The Document Processor
The document processor prepares, processes, and inputs all the documents that form the database you are searching. It performs all or most of the following steps:
- Normalizes the document content to fit a predefined format
- Breaks the document content into easily retrievable bits
- Isolates and metatags subdocument pieces
- Identifies potential indexable elements in documents
- Deletes stop words
- Stems Terms
- Extracts index entries
- Compares weights
- Creates and updates the main inverted file against which the search engine searches in order to match queries to documents
Steps 1-3: Preprocessing
These first 3 steps help the search engine by standardizing all the different formats that documents come in. They process the content until it is in one consistent data structure for the rest of the steps.
Step 4: Identify elements to index
Depending on what the term “term” means to the system doing the indexing, this step identifies potential indexable elements in the document. Each search engine depends on a set of rules that its document processor must execute to determine what action will be taken by the software used to define terms suitable for indexing, which is called the tokenizer.
Step 5: Deleting stop words
This step pulls out all the words deemed to be “stop” words in order to save system resources. Stop words are those words found to convey little to no meaning, like articles (a, the), conjunctions (and, but), interjections (oh, but), prepositions (in, over), pronouns (he, it), etc. In order to do this, an algorithm compares the content to a list of stop words and culls out anything they find that matches.
Step 6: Term stemming
Stemming removes word suffixes, and in doing so achieves 2 goals: it saves processing power by reducing the number of unique words in the index and thus speeds up the search.
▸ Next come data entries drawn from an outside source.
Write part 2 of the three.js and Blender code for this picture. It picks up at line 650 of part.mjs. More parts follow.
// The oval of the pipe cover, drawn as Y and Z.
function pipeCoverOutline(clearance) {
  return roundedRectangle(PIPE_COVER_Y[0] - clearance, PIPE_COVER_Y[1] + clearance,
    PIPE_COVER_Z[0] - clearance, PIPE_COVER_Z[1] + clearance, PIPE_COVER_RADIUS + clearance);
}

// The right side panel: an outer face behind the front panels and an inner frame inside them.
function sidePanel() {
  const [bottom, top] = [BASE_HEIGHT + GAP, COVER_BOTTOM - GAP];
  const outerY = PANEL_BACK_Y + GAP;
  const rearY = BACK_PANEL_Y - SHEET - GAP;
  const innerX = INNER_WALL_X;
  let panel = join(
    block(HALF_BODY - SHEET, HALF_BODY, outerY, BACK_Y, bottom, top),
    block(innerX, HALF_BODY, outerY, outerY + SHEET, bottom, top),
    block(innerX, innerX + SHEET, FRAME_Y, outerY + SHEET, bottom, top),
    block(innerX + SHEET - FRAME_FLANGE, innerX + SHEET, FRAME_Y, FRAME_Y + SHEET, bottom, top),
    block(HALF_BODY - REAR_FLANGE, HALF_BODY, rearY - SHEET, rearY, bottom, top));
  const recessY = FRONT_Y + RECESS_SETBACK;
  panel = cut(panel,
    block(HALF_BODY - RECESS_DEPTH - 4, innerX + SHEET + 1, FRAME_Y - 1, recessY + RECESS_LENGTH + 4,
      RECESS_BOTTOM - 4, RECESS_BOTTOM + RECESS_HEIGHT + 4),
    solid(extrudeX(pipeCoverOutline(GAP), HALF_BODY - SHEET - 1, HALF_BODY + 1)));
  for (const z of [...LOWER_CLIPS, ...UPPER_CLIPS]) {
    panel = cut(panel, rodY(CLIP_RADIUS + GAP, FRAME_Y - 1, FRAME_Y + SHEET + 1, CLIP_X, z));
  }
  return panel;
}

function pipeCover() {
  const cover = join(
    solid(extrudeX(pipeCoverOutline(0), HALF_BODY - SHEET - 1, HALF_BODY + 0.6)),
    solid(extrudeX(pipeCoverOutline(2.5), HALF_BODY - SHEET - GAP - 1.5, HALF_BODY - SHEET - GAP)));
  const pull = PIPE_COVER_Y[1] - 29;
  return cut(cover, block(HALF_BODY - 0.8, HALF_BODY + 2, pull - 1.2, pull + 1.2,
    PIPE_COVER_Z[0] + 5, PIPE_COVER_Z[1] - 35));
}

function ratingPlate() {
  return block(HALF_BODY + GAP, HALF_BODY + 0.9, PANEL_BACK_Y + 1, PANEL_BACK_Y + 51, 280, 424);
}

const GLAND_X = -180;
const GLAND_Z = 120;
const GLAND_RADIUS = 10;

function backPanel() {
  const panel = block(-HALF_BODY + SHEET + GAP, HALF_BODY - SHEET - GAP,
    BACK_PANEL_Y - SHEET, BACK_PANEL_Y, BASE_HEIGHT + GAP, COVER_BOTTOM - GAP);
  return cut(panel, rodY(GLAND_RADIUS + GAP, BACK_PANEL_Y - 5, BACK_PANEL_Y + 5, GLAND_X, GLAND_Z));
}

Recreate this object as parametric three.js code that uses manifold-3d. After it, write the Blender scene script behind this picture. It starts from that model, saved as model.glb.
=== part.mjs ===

For example, if the user searches for the word analyze, she may also want to see documents like analysis, analyzing, etc. The document processor stems document terms to analy- so that documents which contain forms of analy- are more likely to be retrieved. Stemming may negatively impact precision in that all forms of a stem will match.
Step 7: Extract index entries
Having completed steps 1 through 6, the document processor extracts the remaining entries from the original document. The output of step 7 is then stored in an inverted file that lists index entries and an indication of their position and frequency of occurrence.
Step 8: Term weight assignment
Weights are assigned to terms in the index file. The more sophisticated the search engine, the more complex the weighting system. Measuring the frequency of occurence of a term in the document creates more sophisticated weighting.
Step 9: Create index
The index or inverted file is the internal data structure that stores the information and that will be searched for every query. The more complete the information in the index, the better the search results.
The Query Processor
Query processing has seven steps, though a system can cut these short and proceed to matching the query to the inverted file at any number of points during the processing. Document processing shares a lot of steps with query processing. The longer the wait for results, the higher the quality of results. Usually, search engines that are publicly used choose to sacrifice very high quality results to fast returns because they have so many documents to search.
The steps in query processing:
- Tokenize query terms
- Recognize query terms vs. special operators
- Delete stop words
- Stem words
- Create query representation
- Expand query terms
- Compute weights
Step 1: Tokenizing
As soon as a user inputs a query, the search engine has to break it down into understandable segments, a process called tokenizing the query stream.
Step 2: Parsing
Since users may employ special operators in their query, the system needs to parse the query first into query terms and operators.
Operators are special methods or phrases you can enter into your search query to control the search in some way. WE will talk about them some more later in the class session.
Steps 3 & 4: Stop list and stemming
Some search engines may take these steps to trim down queries, but most search engines try to limit the length of queries and may drop these steps.
Step 5: Creating the query
Depending on how the search engine does its matching, it will formulate the query.
Step 6: Query expansion
Since users of search engines usually include only a single statement in their query, it becomes highly probable that the info they are seeking may be expresses using synonyms. More sophisticated systems may expand the query into all possible synonymous terms.
Step 7: Query term weighting (assuming more than one query term has been entered)
The final step in query processing involves computing weights for the terms in the query. After this final step, the expanded, weighted query is searched against the inverted file of documents
Search and Matching Function
Searching the inverted file for documents meeting the query requirements (matching) is typically a simple binary search (either yes it matches or no it doesn’t). Having determined which subset of documents or pages matches the query, a similarity score is computed between the query and each page/document based on the scoring algorithm used by the system. After computing the similarity of each document in the subset of documents, the system presents an ordered list to the user.
After computing the similarity of each document in the subset of documents, the system presents an ordered list to the user. The sophistication of the ordering of the documents again depends on the model the system uses, as well as the richness of the document and query weighting mechanisms. For example, search engines that only require the presence of any alpha-numeric string from the query occurring anywhere, in any order, in a document would produce a very different ranking than one by a search engine that performed linguistically correct phrasing for both document and query representation and that utilized the proven tf/idf weighting scheme.
However the search engine determines rank, the ranked results list goes to the user, who can then simply click and follow the system’s internal pointers to the selected document/page.